__STATED EXERCISE__: Return all lines with the word "manifold" in them.

__DATA LISTING__:
>>>>>

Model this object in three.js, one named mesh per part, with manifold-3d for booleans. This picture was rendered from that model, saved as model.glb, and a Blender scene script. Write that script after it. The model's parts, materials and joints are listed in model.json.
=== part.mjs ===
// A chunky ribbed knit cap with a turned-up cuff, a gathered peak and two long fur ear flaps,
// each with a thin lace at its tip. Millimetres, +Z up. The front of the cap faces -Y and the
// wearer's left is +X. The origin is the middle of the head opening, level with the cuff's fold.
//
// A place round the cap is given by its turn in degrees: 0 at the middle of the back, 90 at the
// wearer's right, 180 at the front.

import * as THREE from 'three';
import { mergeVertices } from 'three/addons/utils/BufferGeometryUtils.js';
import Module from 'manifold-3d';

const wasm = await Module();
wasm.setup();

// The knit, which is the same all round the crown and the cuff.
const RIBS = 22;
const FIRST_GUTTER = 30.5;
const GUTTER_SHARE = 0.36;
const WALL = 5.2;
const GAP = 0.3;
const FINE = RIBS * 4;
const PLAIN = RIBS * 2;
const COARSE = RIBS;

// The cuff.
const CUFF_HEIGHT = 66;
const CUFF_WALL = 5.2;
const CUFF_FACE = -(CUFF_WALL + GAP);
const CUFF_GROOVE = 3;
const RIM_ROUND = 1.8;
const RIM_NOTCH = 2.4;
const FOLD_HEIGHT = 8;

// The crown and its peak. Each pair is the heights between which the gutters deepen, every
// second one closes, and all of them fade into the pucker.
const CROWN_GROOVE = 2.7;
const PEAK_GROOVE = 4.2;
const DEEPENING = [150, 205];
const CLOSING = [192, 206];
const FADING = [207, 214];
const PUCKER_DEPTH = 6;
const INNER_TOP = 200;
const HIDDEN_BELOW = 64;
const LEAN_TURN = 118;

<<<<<
>>>>>

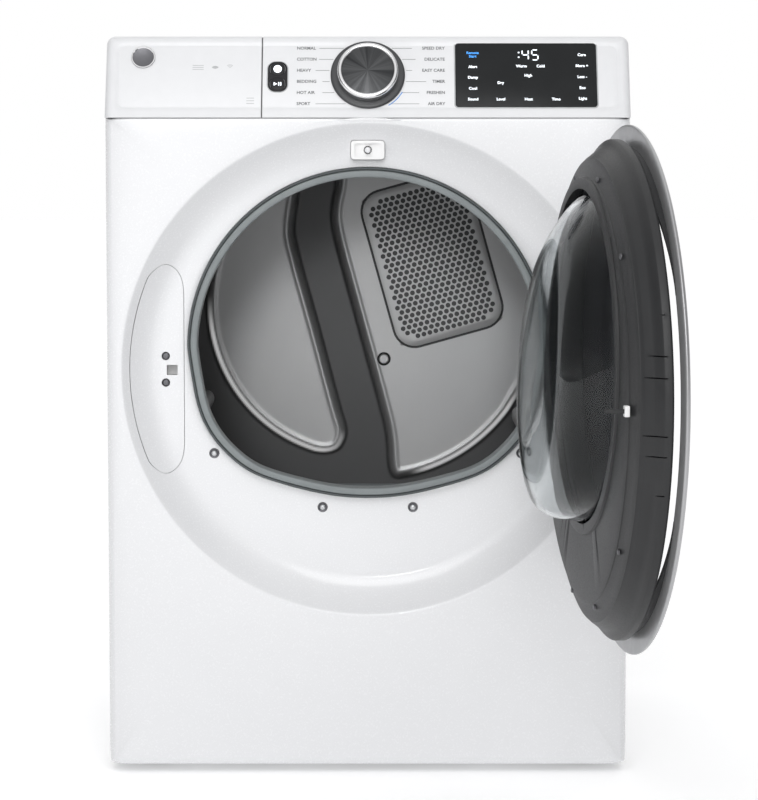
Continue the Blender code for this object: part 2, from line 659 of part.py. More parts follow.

<<<<<

__EXERCISE SOLUTION__:
Model this object in three.js, one named mesh per part, with manifold-3d for booleans. This picture was rendered from that model, saved as model.glb, and a Blender scene script. Write that script after it. The model's parts, materials and joints are listed in model.json.
import Module from 'manifold-3d';